Na seção Drivers de dispositivos Linux do Linux 'Tempos limite de transmissão':
Most drivers that deal with real hardware have to be prepared for that hardware to fail to respond occasionally. Interfaces can forget what they are doing, or the system can lose an interrupt. This sort of problem is common with some devices designed to run on personal computers.
Many drivers handle this problem by setting timers; if the operation has not completed by the time the timer expires, something is wrong. The network system, as it happens, is essentially a complicated assembly of state machines controlled by a mass of timers. As such, the networking code is in a good position to detect transmission timeouts automatically.
Thus, network drivers need not worry about detecting such problems themselves. Instead, they need only set a timeout period, which goes in the watchdog_timeo field of the net_device structure.

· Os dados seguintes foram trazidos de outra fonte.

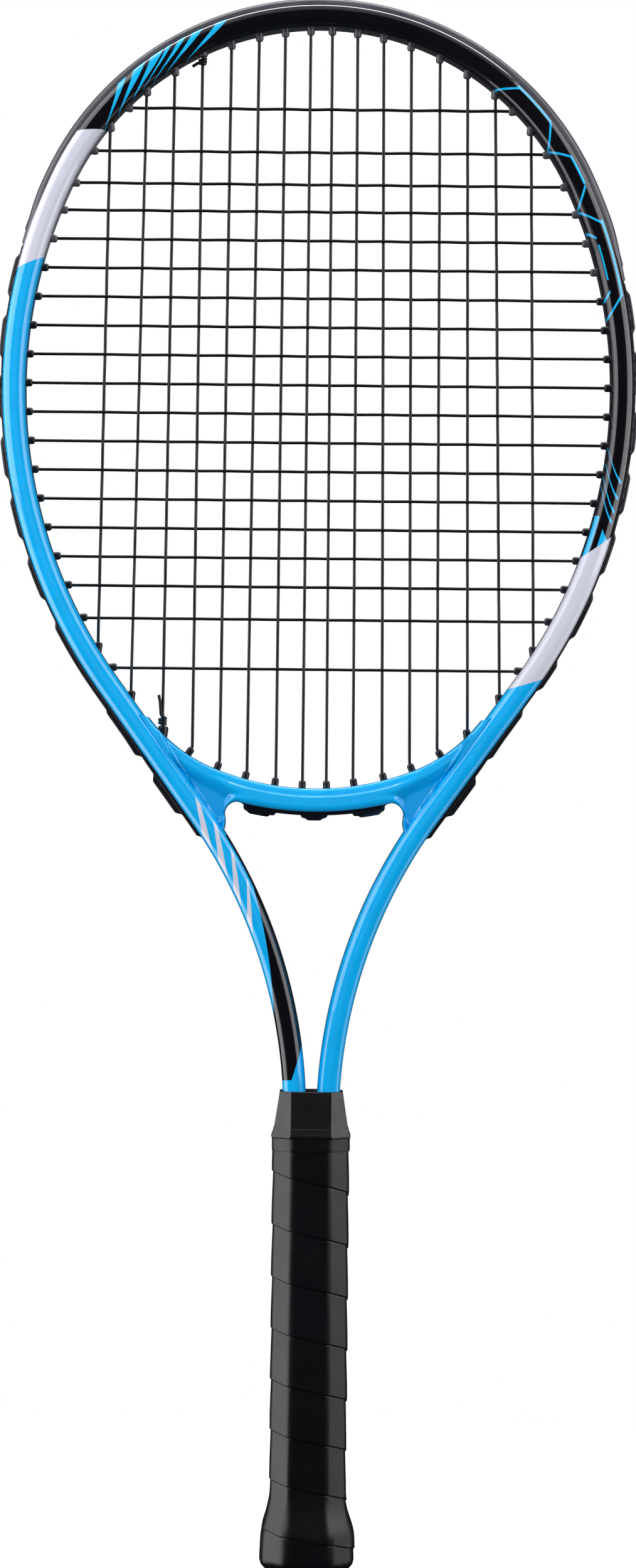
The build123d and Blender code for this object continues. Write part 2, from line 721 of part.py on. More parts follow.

This period, which is in jiffies, should be long enough to account for normal transmission delays (such as collisions caused by congestion on the network media).
If the current system time exceeds the device's trans_start time by at least the timeout period, the networking layer will eventually call the driver's tx_timeout method. That method's job is to do whatever is needed to clear up the problem and to ensure the proper completion of any transmissions that were already in progress. It is important, in particular, that the driver not lose track of any socket buffers that have been entrusted to it by the networking code.
Portanto, parece que a estrutura tx_timeout está lá para garantir que o sistema não trave quando algo der errado no hardware. Eu não tenho idéia do porque o seu não é 0, mas pode ter algo a ver com o driver da NIC.